A hobby of mine is writing love letters.  Some I send, and others never see the light of day or the intended’s inbox.  It’s one of my passions, like writing, listening to music, reading a good book or sitting in a broken down beach chair on the edge of the shore scrunching my toes in the sand as the waves break over my feet.  I’d always enjoyed writing letters, now emails, to friends, but it wasn’t until I had the good fortune of living and breathing romantic love that I discovered my passion for writing love letters. 

I was a firm non-believer in loving and longing, enduring passion and electricity, between two people, until I felt his touch.  From the instant, he kissed me until our last kiss it was always the same for me, like the first time. My skin tingled, little tremors exploded throughout my body, how well our hands fit together, a glove over hand, second skin, and knowing his hands belonged on my body.  It was that sort of fit; we were waiting for that moment of connection.  My heart swelled until it bursted. During our affair—romantic love would only ever be an affair of the heart—I wrote pages, if not volumes of love letters. 

I know that if a heart bursts a person dies, but having lived romantic love up close and personal and having first had knowledge of what it feels like when your brain is hooked on love, then bursting is what a heart does.  I’ve felt my skin tingle at the brush of hand, and that damn heart of mine—burst, more like my chest cracked open.   If love were a liquid, mine gushed out and filled the bubble that I inhabit.  I troll through my old letters as often as my heart allows.  It’s gooey for certain, but it’s a writer’s treasure strove.  As I read my letters to him last night my skin grew hot, smoldering, and eventually my humiliation burned the skin right off my body as I read every single pathetic word.  My soul howled “HOW COULD YOU?”  I myself wondered  the same, and thought perhaps someone had stolen my identity and written those letters, using my voice, my font, and my email address because surely I would never do anything so utterly stupid as to write someone all those inside thoughts that I keep tethered tightly to my soul. I hoped for half a second it wasn’t me (as I always do after I read those letters), but it was, and after an hour of reading I staggered to the kitchen for a filled to the rim, glass of wine.
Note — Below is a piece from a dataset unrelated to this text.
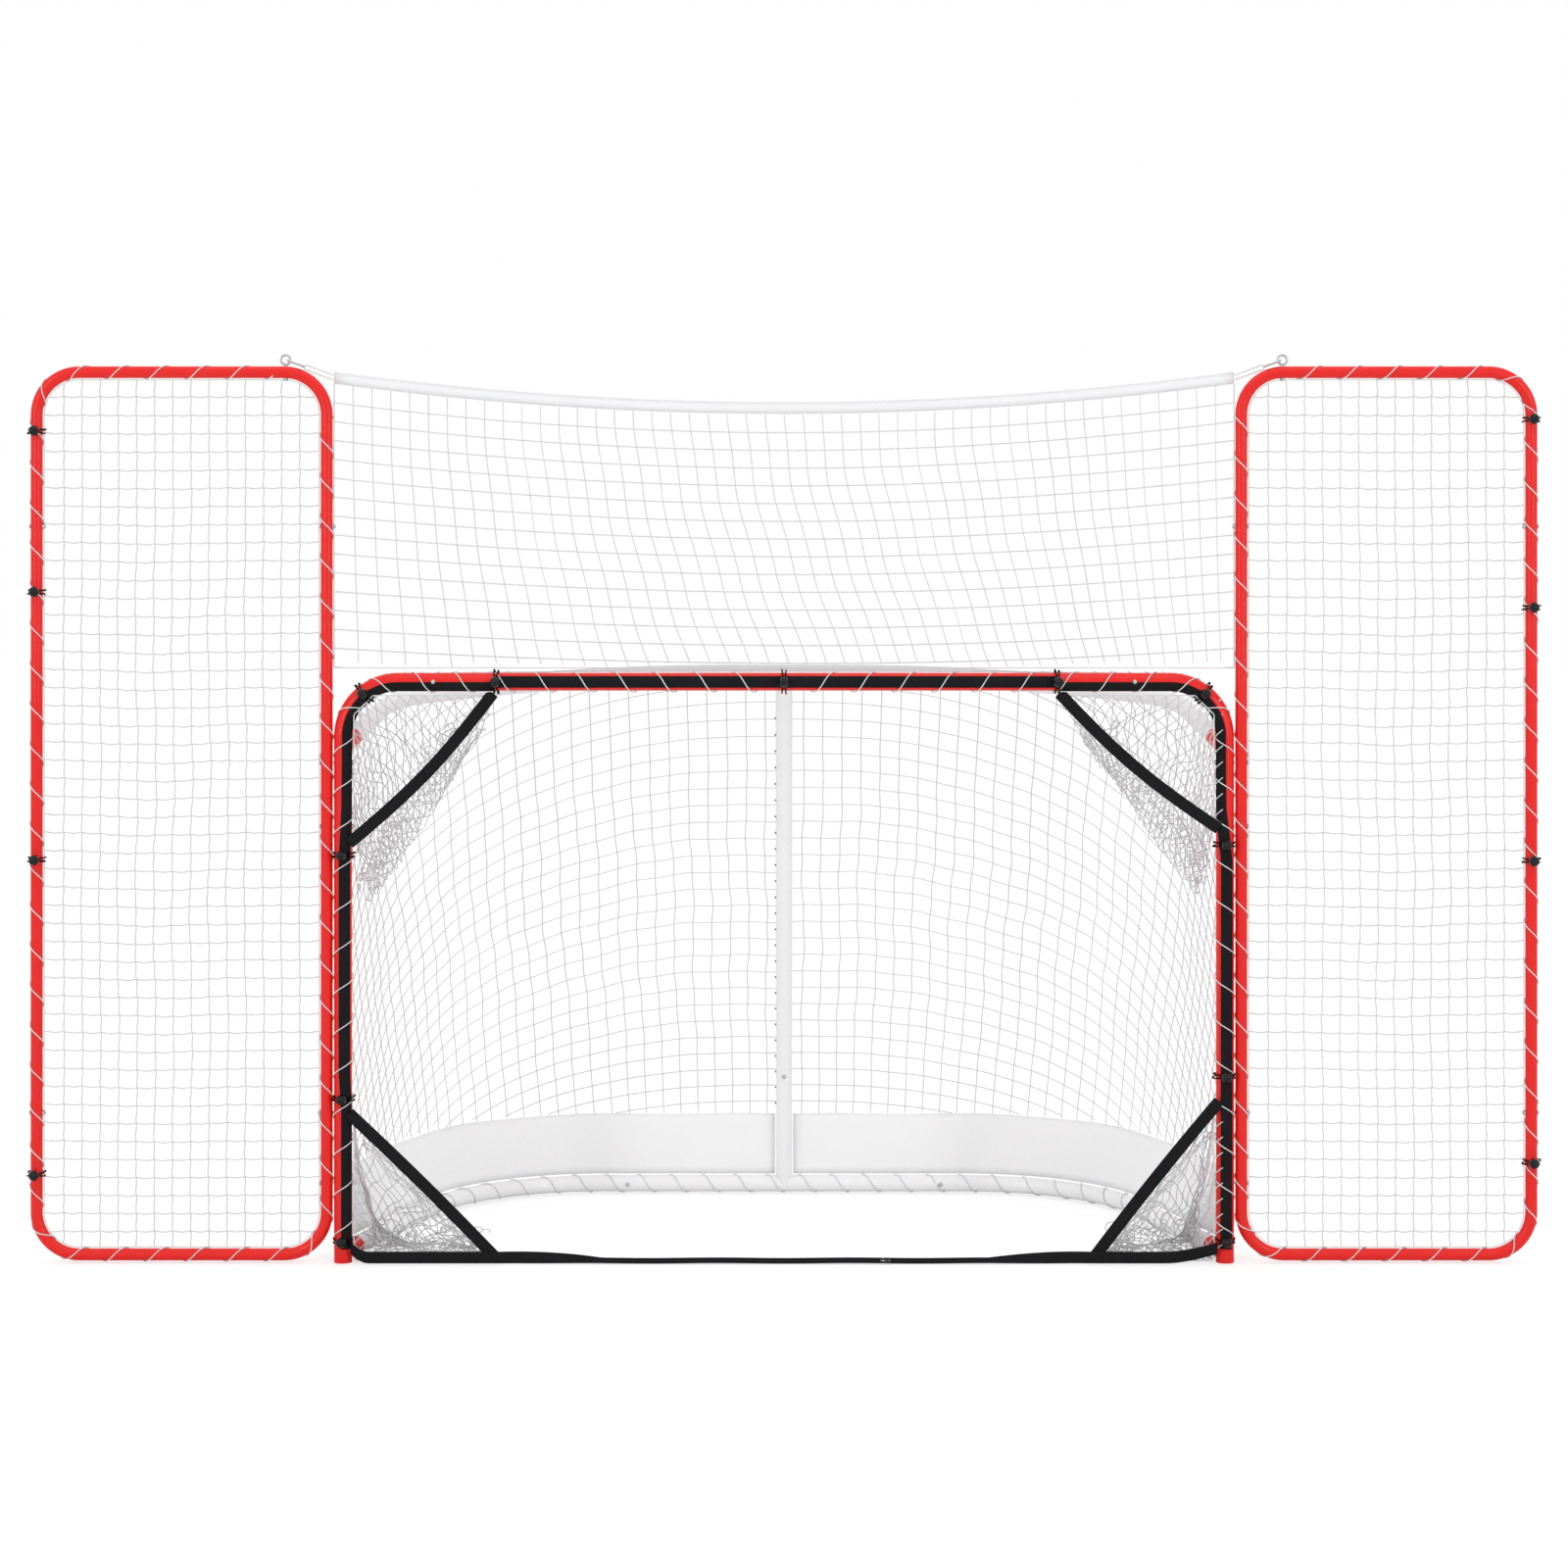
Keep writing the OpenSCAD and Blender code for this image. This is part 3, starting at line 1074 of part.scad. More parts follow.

I read an article a few years back in the Los Angeles times about the brain hooked on love.  It stood me still, at last a name for my illness, I remember reading.  Be still my beating heart, all good things come to those who wait, I said to myself.  I read with haste, devouring each word, one by one, then two by two, and then full sentences in one inhale, greed replaced patience.  I reached the end of the article disappointed to find there was no known cure, no studies at the Mayo Clinic, no clinical trials to volunteer for.  It was early days in the study.     I smiled knowingly, and whisper to the wind; absence of evidence does not mean evidence of absence. 

My love story includes all the juicy scenes a reader finds in a Harlequin novel:

 In less than ten seconds, his hands had my bra unfastened and his month was full with my breast.  His geeky façade melted around him the instant my left leg wrapped around his waist, is an overt invitation for his expertly skilled hand to travel in the direction of my panties.

But as my story is missing the ‘happily ever after’ chapter it’s not Harlequin, it’s  a woman’s story with the heroine growing as a result of the passionate romance, but knowing that life is a climb, my heroine moves forward, alone and wounded, but still standing, and smiling because there are no regrets.  I remain in stasis, hooked on love and continue to write love letters. 

Yours, until there is a cure for hearts such as mine.